Friday, June 5, 2009

Hard Time Hope from Biblical Folk - Joseph

by: Dr. James Porch


Personal hope rises to abide at some point in a season of struggle against despair, provided…
Admittedly blocked and struggling to complete my own sentence, I realized desperation to discover and validate my own role in knowing new hope.

The following perspective offers my best shot, up to now.

Remember Joseph? This child of papa Jacob’s pride, the many-colored-coat boy, adolescent dreamer, slave victim of his brother’s treachery, chief operating officer for Pharaoh, also took a big risk in a time of serious economic threat. Stated further, the Hebrew in Egypt dared to defy his own potentially do- nothing attitude rather than merely accepting the plight of the time.

Remember Pharaoh of Egypt? One night he had two successive dreams—one of seven ugly range cows devouring seven feedlot cows, and the other visualizing seven nubbins of corn swallowed by seven well filled out ears. Furious and frustrated as his magicians offered no conclusive answer, the high potentate called in Joseph, currently serving a long stretch in prison. The young man appeared before Pharaoh, heard the dreams and cut right to the issue, predicting seven years of good harvest followed by seven successive years of famine. Scared, angry, or whatever, Pharaoh impressed by Joseph’s insight elevated him to governor with the assigned task to manage the duties to prepare for the coming hunger plight. Also Joseph got a wife, Asenath, as a further expression of Pharaoh’s grace.

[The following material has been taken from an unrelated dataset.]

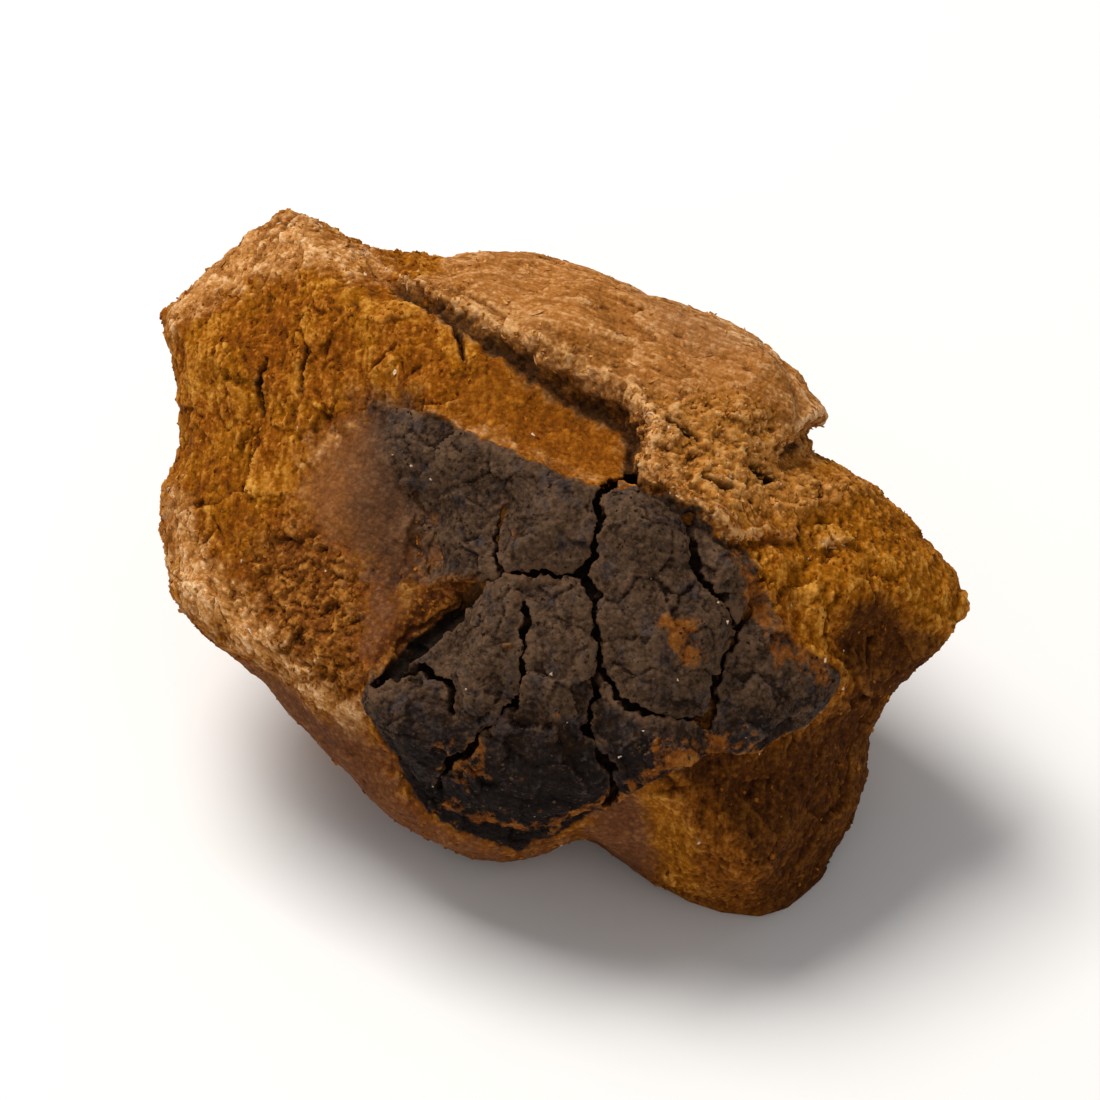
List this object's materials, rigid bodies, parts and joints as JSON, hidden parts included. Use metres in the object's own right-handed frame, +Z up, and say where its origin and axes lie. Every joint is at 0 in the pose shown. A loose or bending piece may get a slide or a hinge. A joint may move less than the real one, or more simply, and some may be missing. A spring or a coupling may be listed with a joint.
{
  "type": "chaga mushroom chunk",
  "caption": "Broken chunk of dried chaga fungus: rough golden-brown corky flesh with a pale ledge, under a domed black crust split into plates by deep cracks.",
  "frame": {"origin": "on the flat underside that the chunk rests on, straight below the middle of its outline", "axes": "+X along the chunk's longest side, to the right as seen from its crust side; -Y towards the viewer, out of the side that carries the crust; +Z up from the surface it rests on"},
  "size_m": [0.0536, 0.0447, 0.0347],
  "materials": {
    "corky_flesh": "matt, grainy and crumbly golden-brown, with a black-brown charcoal-like crust over one side"
  },
  "bodies": {
    "root": {"chaga_chunk": "corky_flesh"}
  },
  "joints": []
}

Now by his faith in God and Pharaoh’s confidence, Joseph possessed a free from slavery future. The stress of detailed planning and meticulous management could have possessed his life to the point of total reluctance to choose to add anything to his new responsibilities.

Nevertheless, “before the years of famine came, two sons were born to Joseph.” One he named Manasseh meaning “God has made me forget all my troubles and all my father’s household.” The second carried the name Ephraim, “for…God has made me fruitful in the land of my affliction” (Genesis 41).

Facing lean known but yet to what extent unknown years ahead, Joseph started his family. RISK. No way over, beside, or around the fact Jacob’s son took the risk to not be halted wondering, “What’s over on the other side of the famine?” Even his son’s names announced the strength of his risk—release from the power of past affliction and positive focus toward his life encounters ahead.

Your trials toward hope may inevitably run through a big new land of risk. Personally, my hope road not yet traveled has been and will be toward and through risk. For me, the principle composes part of my personal DNA. The year of my birth, 1941, the United States government declared The Great Depression of the 1930’s had ended. That proclamation had no affect on my home community. Actually, the 1929 Wall Street crash received little attention. According to my parents, they had planned for me and hoped for me all the way through hard economic times. I suppose a birth child of risk just learns to court risk as a part of his life.